Levé aux aurores. Il me vient aussitôt la pensée qu’il faut se décharger d’un poids de phrases verbeuses. De laisser sortir tout ça d’un coup, tout en étant scribe tout en carton, et se laisser ainsi conduire par cette absurde dictée. Garder par devers soi ce fameux droit de réserve pour plus tard. Quand il s’agira de peindre ou de peigner la girafe. Je ne sais jamais. Les monuments de la ville ne sont pas là par hasard. Se souvenir que Paris fut à un moment la ville du Parisis. Isis allant en quête des morceaux dispersés d’Osiris tué par Seth. Deux voies sont ainsi visibles si on commence à léviter, à prendre de l’altitude au-dessus de la ville. Ainsi, par exemple, cette ligne qui rejoint l’Arche de la Défense cubique à Alésia (Guillon) où se trouve la pyramide romaine des couards. Les Gaulois n’étaient pourtant pas des couards face aux légionnaires caparaçonnés comme des insectes.

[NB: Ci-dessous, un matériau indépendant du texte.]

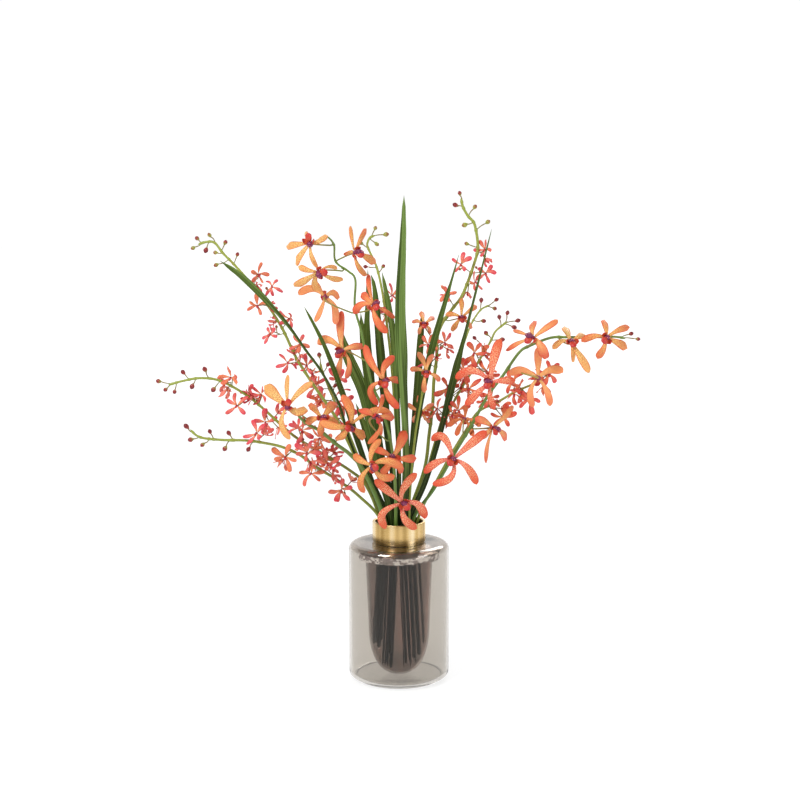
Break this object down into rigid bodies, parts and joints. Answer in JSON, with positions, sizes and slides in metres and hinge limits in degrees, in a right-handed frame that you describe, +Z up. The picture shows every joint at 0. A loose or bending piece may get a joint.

Malraux, heureusement, interrompt les travaux de démolition du site d’Alésia qu’on cherchait dans les années 70 à rayer complètement des cartes mnémoniques. Et c’est le même Malraux qui est à l’origine de la Tour Montparnasse en écho de la disparition d’une bonne partie du site sacré par les bulldozers de Seth, comme la résurrection phallique de la colline aux 9 druidesses. La tour Eiffel est de 7, Les Invalides de 9. Comme Notre-Dame. Et la colonne de Cergy et l’axe Majeur, neuf neuf neuf. Mitterrand en connaissait un rayon. Il avait lu René Guénon. C’était un Jedi à sa façon, d’ailleurs il ne voulait pas non plus en être de trop, contrairement aux apparats, aux apparences. Il vécut, aima, rusa aussi au neuf sur l’axe, au 9 Avenue Frédéric Le Play, 75007 Paris, France — avec ses amours cachées. On a beau dire, et toute la saleté qu’on déversât jadis, c’était un bonhomme. Il devait nécessairement être initié aux codes les plus secrètement gardés depuis bien avant les pyramides. Il savait les vertus des pyramides et de quel bois sont faits les cubes.
Après sa mort, le monde se recouvre d’un voile sombre comme cette statue d’Isis sise aux Amériques qui ne parle qu’aux Français. Et voilà où aujourd’hui nous en sommes. Noir presque total. Et bientôt mars, l’équinoxe, qui nous trouvera encore une fois dans la lune. Je me souviens encore assez clairement de la place de la Bastille, noire de monde, ce 10 mai 1981. Tous les espoirs que l’élection de François Mitterrand procurait au pays. J’habitais là, dans une chambre de bonne. Au septième étage du 5 place de la Bastille, accessoirement l’immeuble de la Banque de France. Ensuite, se demander si Mitterrand était ou non un homme de gauche : il faudrait une définition claire de ce qu’est la gauche, de ce qu’elle fut. Sans doute ses motivations profondes rencontrèrent-elles à un moment de l’histoire celles d’une certaine gauche. C’est possible. Mais quelque chose de beaucoup plus profond émane de son parcours d’homme politique, malgré toutes les salissures que les armées de Seth ont voulu l’entacher. Il a toujours eu les qualités, les faiblesses. Et la mission. Chacun fait comme il peut. Rien à dire là-dessus.
Oh ces émois, ces bisous, ces baisers, ces embrassades, ces papouilles, ces étreintes, presque une orgie dionysiaque ce jour-là. Puis ensuite mazette tu passes à la caisse, trop de plaisir d’un coup nuit. Les années 80, je n’aimerais pas y revenir. La misère noire, la solitude indigeste, l’insupportable pourrissement du monde autour de soi, dans les regards devenant vitreux, les conversations pleines de mots d’ordre. La seule issue alors était de marcher sans relâche dans les rues de la ville, abandonnant métro et transports en commun. Marche ou crève. Et j’allais, innocent encore, m’installer sur une chaise de fer face au Sénat, dont tout crie chez lui dans sa mesure et démesure qu’il est de Seth et pas de neuf. Et les femmes. Des Isis à suivre dans leur déambulation guerrière, ramassant des morceaux de ce qui a été brisé.
Ce qui m’a sauvé toujours, c’est ma naïveté. Inoxydable malgré tout le savoir, la connaissance ingurgitée. Comme si tout cela n’était pas vraiment sérieux. Comme si moi, le monde, les gens, tout cela c’était pour du beurre. Du théâtre, du cinéma. Et qu’on allait tirer sa révérence à la fin en se tapant une bonne bière. Mais pas une Guinness bien nourrissante, pas moussue ni onctueuse, non, une bière froide, glacée, destinée au 6 de 6 pieds sous terre.